Chris talks about how the car is an avatar, an object of personal expression that the owner feels a strong relationship with and serves as a significant part of their identity.
Continued after the jump.
Mr. Bangle then went on to highlight exactly why throughout history that cars look the way they do. Like most things in life there are constraints that we must live within. Back in the earliest days of automotive construction the material used was their limiting factor. Cars that were built in 1890 were made out of very strong planks of hardwood. For one thing this meant that curves were out of the question, and almost every car looked the same because they were basically small wooden sheds set atop a rolling platform that served more function than anything else. Fifty years later, it was science that began to determine the shape of cars. As we recognized the need for increased efficiency, aerodynamics began to influence car design and thanks to newfound metal working techniques, this meant that designers were able to create solid structures whose lines weren’t determined by 90 degree angles. Taking a note from boat designers who had been shaping vessels designed to move through the dense fluid with ease, automotive stylists quickly adopted the streamlined boat hull design into their car’s bodywork and started to become more about personal expression than pure function. In the year 2010 and beyond Mr. Bangle believes that it will be convenience that dictates what future automotive designers will be doing. According to Chris the next generation of cars are going to be more about personal convenience and identity than transportation, so it will be more about what can I do in my car and what can it do for me, literally, then ever before.

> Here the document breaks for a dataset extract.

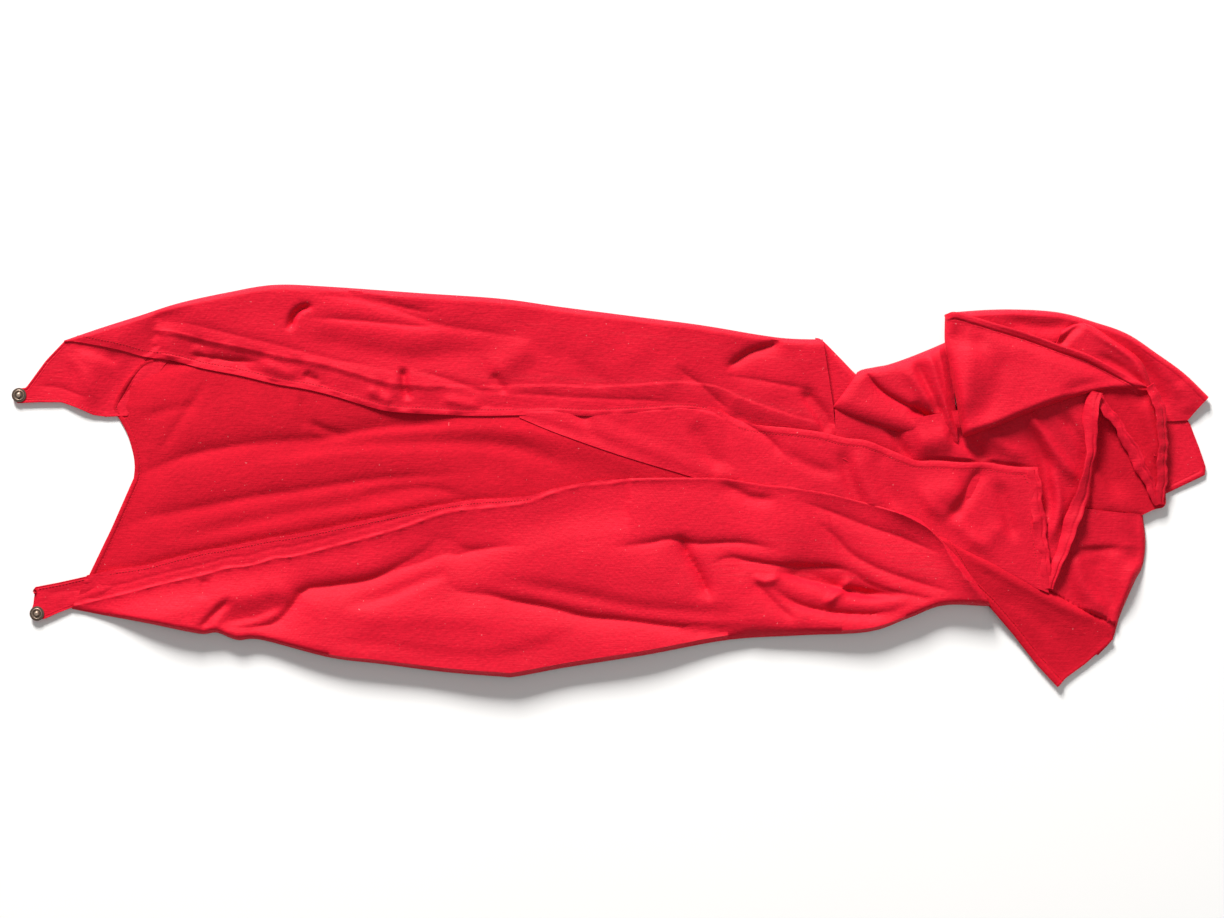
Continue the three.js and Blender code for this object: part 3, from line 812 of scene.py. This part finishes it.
RIGHT_NORTH = np.vstack([
    route((-575, -98), (-540, -91), (-512, -87), (-477, -78), (-444, -70), (-424, -67), (-375, -57),
        (-342, -52), (-254, -34), (-194, -22), (-150, -15), (-94, -11), (-56, -1), (-12, 7), count=220),
    route((-12, 7), (43, 9), (115, 9), (136, 7), (173, 1), (197, -1), (239, -8), (279, -18), (301, -24),
        (334, -34), (350, -47), (362, -59), count=151)[1:],
])
RIGHT_SOUTH = route((-592, -135), (-562, -141), (-507, -151), (-452, -162), (-432, -161), (-410, -169),
    (-383, -169), (-309, -188), (-254, -195), (-183, -204), (-122, -209), (-103, -209), (-48, -199),
    (41, -185), (129, -169), (208, -164), (283, -160), (327, -145), (366, -131), (417, -132), count=370)
right_front_borders = (
    edge((-592, -135), (-586, -123), (-575, -98)),
    edge((417, -132), (398, -103), (379, -77), (362, -59)),
    RIGHT_SOUTH,
    RIGHT_NORTH,
)
RIDGE_LINE = route((-606, -138), (-590, -132), (-532, -118), (-502, -110), (-472, -103), (-445, -97),
    (-420, -90), (-394, -87), (-367, -79), (-342, -76), (-254, -53), (-224, -44), (-180, -29),
    (-136, -24), (-92, -18), (-62, -7), (-32, 0), (-1, 3), (32, 7), (98, 7), count=160)
RIGHT_FOLDS = [
    (-10.5, -11, -16, (-452, -163), (-424, -155), (-397, -155), (-368, -150), (-350, -132), (-336, -114),
        (-309, -110), (-265, -103), (-232, -89), (-204, -78), (-182, -67), (-166, -72), (-144, -70),
        (-116, -66), (-72, -65)),
    (-5.2, 16, 7, (-436, -150), (-408, -145), (-383, -139), (-353, -123)),
    (-3, 9, 6, (-298, -133), (-254, -124), (-221, -111), (-188, -98), (-170, -92)),
    (-8.4, -8, -13, (-199, -84), (-181, -99), (-177, -110), (-163, -116), (-133, -119), (-111, -125),
        (-67, -133), (-28, -143), (16, -147), (71, -154), (153, -161), (208, -161), (296, -158)),
    (-3, 9, 9, (-144, -101), (-78, -111), (-23, -122), (32, -133), (87, -138), (170, -142)),
    (-1.6, 9, 14, (-342, -183), (-317, -180), (-287, -173), (-248, -175), (-204, -183), (-160, -188),
        (-122, -188), (-78, -177), (-45, -161), (-12, -143)),
    (-4, 4, 5, (-452, -161), (-443, -150), (-433, -139), (-414, -121)),
    (-9, -5, -8, (74, -48), (85, -75), (93, -88), (101, -103), (112, -130)),
    (-4.6, -5, -10, (-5, -68), (43, -62), (65, -58), (98, -63), (142, -62), (195, -72)),
    (-5.5, -4, -16, (105, -88), (120, -81), (134, -78), (153, -82), (197, -88), (241, -89), (261, -94),
        (274, -112)),
    (-13, -15, -6, (178, -92), (222, -103), (252, -112), (279, -119), (314, -125)),
    (4.5, 4, 5, (233, -132), (244, -121), (255, -112), (263, -99)),
    (-8, -8, -6, (169, -103), (182, -114), (200, -127), (225, -135), (263, -140), (307, -139), (332, -125)),
    (-3.8, 4, 4, (250, -112), (274, -116), (296, -118), (325, -122)),
    (-4.5, -5, -8, (149, -95), (158, -103), (167, -114), (181, -129), (208, -152)),
    (3.2, 4, 5, (156, -95), (164, -103), (175, -103), (186, -97)),
    (-4.2, -5, -10, (214, -29), (230, -42), (245, -54), (263, -73), (291, -89), (329, -103), (384, -119)),
    (-3.5, -6, -11, (197, -13), (230, -24), (252, -32), (285, -45), (318, -56), (368, -77)),
    (-3, -3, -5, (255, -81), (274, -100), (294, -111), (368, -128)),
    (11.5, -8, -14, (274, -13), (301, -24), (332, -37), (357, -55), (379, -88), (401, -117), (420, -139)),
    (-2, 5, 5, (-444, -99), (-446, -112), (-448, -125)),
    (-3, 5, 8, (116, 2), (134, -3), (156, -13), (186, -15)),
    (1.5, 22, 22, (-56, -81), (10, -81), (76, -98)),
    (2.2, 18, 14, (-309, -147), (-232, -143), (-155, -143), (-100, -154)),
]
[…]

Break the rules and don’t be afraid to try new ideas, these are the acts that push for new technologies. Chris claims that painting an automobile is just about one of the most wasteful processes in automotive construction. There was a design study he showed us of car, on one side the body was smooth and the other made from a series of planes that followed the same general design. What he pointed out is that even though the car was a bit unconventional, it did show off a few interesting features. Not only was the alternative side of the car pleasing to the eye, even though both sides were covered in the same shade of silver, each half looked distinct and the squares also served to create a very interesting series of highlights that made it even more interesting than the more traditional surface, not to mention that painting the flat panels is a much more efficient process.

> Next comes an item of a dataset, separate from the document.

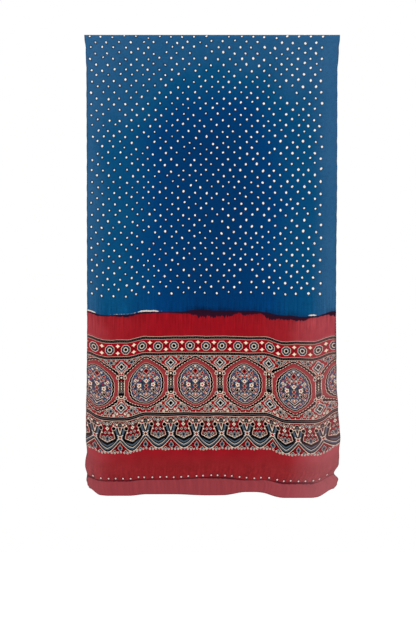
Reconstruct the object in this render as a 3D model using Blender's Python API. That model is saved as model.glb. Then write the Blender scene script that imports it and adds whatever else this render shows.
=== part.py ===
"""A bandhani stole: one length of soft cloth, hung folded in half over a bar.

Run with: blender --background --python part.py

Metres, +Z up. The stole is 0.56 m wide and 2.03 m long before it is hung. X runs across it, the
front fall faces -Y, and the back fall hangs behind it. The origin is the middle of the fold's
underside, where a bar would carry it, so the whole stole hangs below the origin but for its own
thickness.

A point of the flat cloth is named by two lengths: across, from the middle line, and along, from
the crown of the fold, positive down the front fall and negative down the back fall.
"""

import math

import bmesh
import bpy

# The flat cloth
WIDTH = 0.560
FRONT_LENGTH = 1.038
BACK_LENGTH = 0.990
THICKNESS = 0.0015

# The fold, which leaves room for a 16 mm bar
FOLD_INNER_RADIUS = 0.010
FOLD_RADIUS = FOLD_INNER_RADIUS + THICKNESS / 2
QUARTER_FOLD = FOLD_RADIUS * math.pi / 2

# The grid that the sheet is made on
COLUMNS = 26
EDGE_CROWDING = 0.5  # 0 spaces the columns evenly, 1 crowds them most at the side edges

# Stretches of cloth from the back hem to the front hem: where each one ends, and its rows
STRETCHES = (
    # end, rows
    (-0.958, 4),
    (-0.560, 9),
    (-QUARTER_FOLD, 8),
    (QUARTER_FOLD, 8),
    (0.115, 4),
    (0.570, 10),
    (0.865, 12),
    (0.980, 7),
    (1.016, 9),
    (FRONT_LENGTH, 6),
)

# Levels along the front fall where its cross-section is given, counted along the cloth
FRONT_LEVELS = (
    # name, along
    ("fold", 0.000),
    ("upper field", 0.300),
    ("last dots", 0.588),
    ("dye line", 0.634),
    ("beads", 0.705),
    ("lines", 0.862),
    ("crest", 0.932),
    ("tied line", 1.001),
    ("hem", FRONT_LENGTH),
)

# Folds of the front fall. Each one hangs lower than the cloth beside it by its drop at each level,
# and stands out by forward, in full from FOLDS_FULL down. A negative drop is cloth that is drawn up.
FRONT_FOLDS = (
    # across, flat half width, flank, forward, drop in mm at each of the front levels
    (-0.284, 0.000, 0.030, -0.0005, (0, 0, 0, -5, -5, -10, -8, -8, -15)),  # left edge
    (-0.212, 0.022, 0.042, 0.0085, (0, 0, 7, 6, 8.5, 9.5, 8.5, 3, 2.5)),  # left fold
    (0.000, 0.010, 0.075, 0.0045, (0, 0, 0, -1, 0, 0, 0, -4.5, 2)),  # middle
    (0.088, 0.010, 0.050, -0.0005, (0, 0, 0, 2, 0, 0, 0, 2, -5)),  # hollow beside it
    (0.196, 0.030, 0.050, 0.0095, (0, 0, 3, 13, 11.5, 15.5, 13, 8, 7)),  # right fold
    (0.286, 0.000, 0.045, 0.0025, (0, 0, 0, 0, -3, -12, -10, -12, -14)),  # right edge
)

BACK_LEVELS = (
    # name, along
    ("fold", 0.000),
    ("upper field", 0.300),
    ("dye line", 0.584),
    ("lines", 0.812),
    ("hem", BACK_LENGTH),
)

# Folds of the back fall, which no picture shows, so they are plain and shallow
BACK_FOLDS = (
    # across, flat half width, flank, forward, drop in mm at each of the back levels
    (-0.284, 0.000, 0.040, 0.0020, (0, 0, 0, -3, -7)),  # edge behind the front's left edge
    (-0.170, 0.025, 0.060, 0.0090, (0, 0, 4, 6, 5)),
    (0.030, 0.020, 0.070, 0.0060, (0, 0, 2, 3, 2)),
    (0.200, 0.020, 0.055, 0.0085, (0, 0, 4, 6, 4)),
    (0.284, 0.000, 0.040, -0.0005, (0, 0, 0, -3, -7)),  # edge behind the front's right edge
)

FOLDS_BEGIN, FOLDS_FULL = 0.06, 0.72  # along each fall

# Side edges of the front fall: how far each one lies from the middle line
FRONT_EDGES = (
    # along, left, right
    (0.000, 0.2870, 0.2885),
    (0.041, 0.2831, 0.2852),
    (0.095, 0.2814, 0.2818),
    (0.310, 0.2806, 0.2812),
    (0.602, 0.2800, 0.2788),
    (0.692, 0.2798, 0.2768),
    (0.785, 0.2804, 0.2790),
    (0.858, 0.2824, 0.2834),
    (0.925, 0.2824, 0.2882),
    (0.948, 0.2802, 0.2856),
    (0.980, 0.2845, 0.2852),
    (1.003, 0.2800, 0.2742),  # the tied line draws both edges in
    (1.016, 0.2812, 0.2836),
    (1.029, 0.2789, 0.2805),
    (FRONT_LENGTH, 0.2742, 0.2735),
)

BACK_EDGES = (
    # along, left, right
    (0.000, 0.2870, 0.2885),
    (0.035, 0.2838, 0.2860),
    (0.097, 0.2814, 0.2818),
    (0.550, 0.2805, 0.2805),
    (0.860, 0.2830, 0.2820),
    (0.952, 0.2780, 0.2775),
    (0.968, 0.2820, 0.2815),
    (BACK_LENGTH, 0.2740, 0.2730),
)

# The tied line above each hem: a shallow trough, below which the end strip flares out
TIED_LINE_ABOVE_HEM = 0.036
TROUGH_DEPTH = 0.0022
TROUGH_HALF_HEIGHT = 0.012
STRIP_FLARE = 0.0045


def eased(part):
    """0 to 1 with a soft start and a soft stop."""
    part = min(max(part, 0.0), 1.0)
    return part * part * (3 - 2 * part)


def between(stations, values, at):
    """Reads a value from a table with soft steps between its stations."""
    for low, high, start, stop in zip(stations, stations[1:], values, values[1:]):
        if at <= high:
            return start + (stop - start) * eased((at - low) / (high - low))
    return values[-1]


def plateau(at, centre, half_width, flank):
    """1 over a fold's flat crest, falling softly to 0 across its flank."""
    return 1 - eased((abs(at - centre) - half_width) / flank)


def swell(across, along, levels, folds):
    """How far the folds push a point forward and down."""
    stations = [station for _, station in levels]
    growth = eased((along - FOLDS_BEGIN) / (FOLDS_FULL - FOLDS_BEGIN))
    forward = drop = 0.0
    for centre, half_width, flank, height, drops in folds:
        share = plateau(across, centre, half_width, flank)
        forward += share * height * growth
        drop += share * between(stations, drops, along) / 1000
    return forward, drop


def tied_line(along, length):
    """How far the tied line sinks, or the strip below it flares."""
    above_hem = length - along
    trough = plateau(above_hem, TIED_LINE_ABOVE_HEM, 0.0, TROUGH_HALF_HEIGHT)
    flare = eased(1 - above_hem / TIED_LINE_ABOVE_HEM)
    return STRIP_FLARE * flare - TROUGH_DEPTH * trough


def edge_place(across, along, edges):
    """X of a point, from the side edges at its level."""
    stations = [row[0] for row in edges]
    left = -between(stations, [row[1] for row in edges], along)
    right = between(stations, [row[2] for row in edges], along)
    return left + (right - left) * (across / WIDTH + 0.5)


def hang(across, along):
    """Place of a flat point on the hung stole."""
    front = along >= 0
    side = -1 if front else 1
    levels, folds, edges, length = (
        (FRONT_LEVELS, FRONT_FOLDS, FRONT_EDGES, FRONT_LENGTH)
        if front
        else (BACK_LEVELS, BACK_FOLDS, BACK_EDGES, BACK_LENGTH)
    )
    run = abs(along)
    forward, drop = swell(across, run, levels, folds)
    radius = FOLD_RADIUS + forward + tied_line(run, length)
    turn = min(run, QUARTER_FOLD) / FOLD_RADIUS
    fall = max(run - QUARTER_FOLD, 0.0)
    return (
        edge_place(across, run, edges),
        side * radius * math.sin(turn),
        FOLD_RADIUS * math.cos(turn) - FOLD_INNER_RADIUS - fall - drop,
    )


def row_places():
    """Lengths along the cloth at which the grid has a row, back hem first."""
    rows = [-BACK_LENGTH]
    for end, count in STRETCHES:
        start = rows[-1]
        rows += [start + (end - start) * (i + 1) / count for i in range(count)]
    return rows


def column_places():
    """Lengths across the cloth at which the grid has a column, closer at the edges."""
    places = []
    for i in range(COLUMNS + 1):
        even = 2 * i / COLUMNS - 1
        crowded = math.sin(even * math.pi / 2)
        places.append((even + (crowded - even) * EDGE_CROWDING) * WIDTH / 2)
    return places


def cloth_material():
    """Dyed cloth: deep blue, dull and soft."""
    material = bpy.data.materials.new("stole_cloth")
    material.use_nodes = True
    shader = material.node_tree.nodes["Principled BSDF"]
    shader.inputs["Base Color"].default_value = (0.02, 0.10, 0.24, 1.0)
    shader.inputs["Roughness"].default_value = 0.75
    shader.inputs["Metallic"].default_value = 0.0
    return material


def make_stole():
    """A flat grid that is hung point by point, then given its thickness."""
    rows, columns = row_places(), column_places()
    shape = bmesh.new()
    grid = [[shape.verts.new(hang(across, along)) for across in columns] for along in rows]
    for upper, lower in zip(grid, grid[1:]):
        for i in range(COLUMNS):
            shape.faces.new((upper[i], upper[i + 1], lower[i + 1], lower[i]))
    bmesh.ops.recalc_face_normals(shape, faces=shape.faces)
    mesh = bpy.data.meshes.new("stole")
    shape.to_mesh(mesh)
    shape.free()
    mesh.shade_smooth()
    stole = bpy.data.objects.new("stole", mesh)
    bpy.context.scene.collection.objects.link(stole)
    mesh.materials.append(cloth_material())

    thickness = stole.modifiers.new("thickness", "SOLIDIFY")
    thickness.thickness = THICKNESS
    thickness.offset = 0.0
    thickness.use_even_offset = True
    return stole


for old in list(bpy.data.objects):
    bpy.data.objects.remove(old)

make_stole()
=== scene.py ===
# %% [markdown]
# # A bandhani stole, hung folded in half
#
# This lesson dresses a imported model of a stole: one long soft cloth whose blue middle is tied and
# dyed in dots, and whose red ends carry a block-printed border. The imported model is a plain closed
# sheet in the true hanging shape. Here it gets a finer sheet with gathers and puckers, and a
# material that draws the dyes, the tied dots and the print, all from short sums.
#
# The frame is loaded first, because every size and place in the lesson is read against it.

# %% Load the frame
import math

import bpy
import numpy as np
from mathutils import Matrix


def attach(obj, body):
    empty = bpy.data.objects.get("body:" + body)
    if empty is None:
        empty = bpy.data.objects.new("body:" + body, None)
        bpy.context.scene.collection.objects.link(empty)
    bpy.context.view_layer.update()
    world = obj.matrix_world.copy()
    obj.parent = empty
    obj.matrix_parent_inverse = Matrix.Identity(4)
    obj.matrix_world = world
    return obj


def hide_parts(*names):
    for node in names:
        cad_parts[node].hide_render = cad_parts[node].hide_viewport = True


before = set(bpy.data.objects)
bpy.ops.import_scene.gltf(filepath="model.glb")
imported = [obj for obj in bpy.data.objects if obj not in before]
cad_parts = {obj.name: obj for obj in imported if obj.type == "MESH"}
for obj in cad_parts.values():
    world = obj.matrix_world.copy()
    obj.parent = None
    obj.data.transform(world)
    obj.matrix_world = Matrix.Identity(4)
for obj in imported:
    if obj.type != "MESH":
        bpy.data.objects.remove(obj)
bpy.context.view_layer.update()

bpy.ops.object.select_all(action="DESELECT")

# %% [markdown]
# ## Sizes of the flat cloth
#
# A point of the flat cloth is named by two lengths: across, from the middle line, and along, from
# the crown of the fold, positive down the front and negative down the back. The print is easier to
# place from the hem, so a third length, above the hem, is worked out where it is needed.

# %% Sizes
MM = 0.001
WIDTH = 0.560
FRONT_LENGTH = 1.038
BACK_LENGTH = 0.990
FOLD_RADIUS = 0.01075
FOLD_INNER_RADIUS = 0.010
QUARTER_FOLD = FOLD_RADIUS * math.pi / 2
CLOTH_THICKNESS = 0.0007
HEM_THICKNESS = 0.0014
HEM_HEIGHT = 0.005
TIED_LINE_ABOVE_HEM = 0.036
DYE_LINE_ABOVE_HEM = 0.4055
print("flat size:", WIDTH, "by", round(FRONT_LENGTH + BACK_LENGTH, 3), "m")

# %% [markdown]
# ## Camera
#
# The stole is looked at squarely, from the height of its middle, through a long lens, so that its
# side edges stay parallel. The picture is 416 by 624, and one of its pixels is 2.2436 mm on the
# cloth, so the frame is 1.4 m high there.

# %% Camera
PICTURE_WIDTH, PICTURE_HEIGHT = 416, 624
METRES_PER_PIXEL = 0.0022436
MIDDLE_LINE_PX = 211.8
TOP_EDGE_PX = 34.0
CAMERA_DISTANCE = 3.4
SENSOR = 36.0  # the long side of the camera's sensor, in mm
CROWN_TOP = 0.001  # how far the crown of the cloth stands above the origin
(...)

When BMW came up with the idea for the GINA concept car, they wanted to dispel the notion that a car had to have solid skin. Unlike almost every clay based concept car that came before, the goal of Geometry In N(number meaning whatever you want it to be) Applications was to use a new material that would allow the vehicle’s exterior to change shape and be able to make a multitude of different expressions. Underneath GINA’s soft skin sits a full BMW Z8 roadster chassis, the large sheet of fabric created a continuous blanket around the concept and its translucent nature allowed for the vehicle’s exterior to remain devoid of light clusters or even gaps. One area of concern that was raised by those who were less enlightened than Mr. Bangle is that because of GINA’s unbroken fabric exterior opening the doors would result in wrinkles, something that the brass at BMW were very concerned about because of its unconventional nature. As it turns out, not only did Chris like the waves he created, but the BMW design Chief also received a lot of compliments about them from the public. As part of the slide show, Chris showed us the new 3 Series that could have been, and guess what, the proposed design’s shining silver exterior was not made up of a large lump of clay, but instead a large piece of cloth stretched around a metal skeleton. The best part is that we never would have known unless he showed us the photo to prove it.
When Chris Bangle and his German design team were asked to come up with a proposal for the new Mini, as opposed to taking the conservative approach like the competition over at Rover in England, they decided to have fun with the idea and just draw the classic Cooper in as many variations as possible.
By breaking the rules and going against convention, the Krauts were able to out Brit the English design team.
Sometimes engineering necessitates new design.
As was the case with the Bangle butt, new engine lineup necessitated an additional bulge in the front arches that was evened out with some additional sheet metal in the back to balance out the luxury limousine’s lines.
As times continue to change so will the shape of cars. As Chris pointed out, when Enzo Ferrari first went to the Italian design house Pininfarina about wrapping his high performance machines with gorgeous metal bodies he was at the will of their artisans as to what his cars would look like, however these days it is hard to imagine that Ferrari is accepting any notes at all. So as times change and what people want in an automobile change along with them, the shape of cars will continuously be evolving.
He finished off the lecture by briefly recanting the tale of Pygmalion and Galatea, where an ancient Greek sculptor is so in love with his ivory creation that he prays to Aphrodite, the goddess of love, beauty and sexuality. At long last when he embraces the female figure and gave it a kiss that transformed the inanimate object into a living, breathing beauty that he named Galatea. What Chris was trying to say is that car designers of the future need to strive for the same level of passion as Pygmalion in their own work, something that appears he has been very successful at achieving.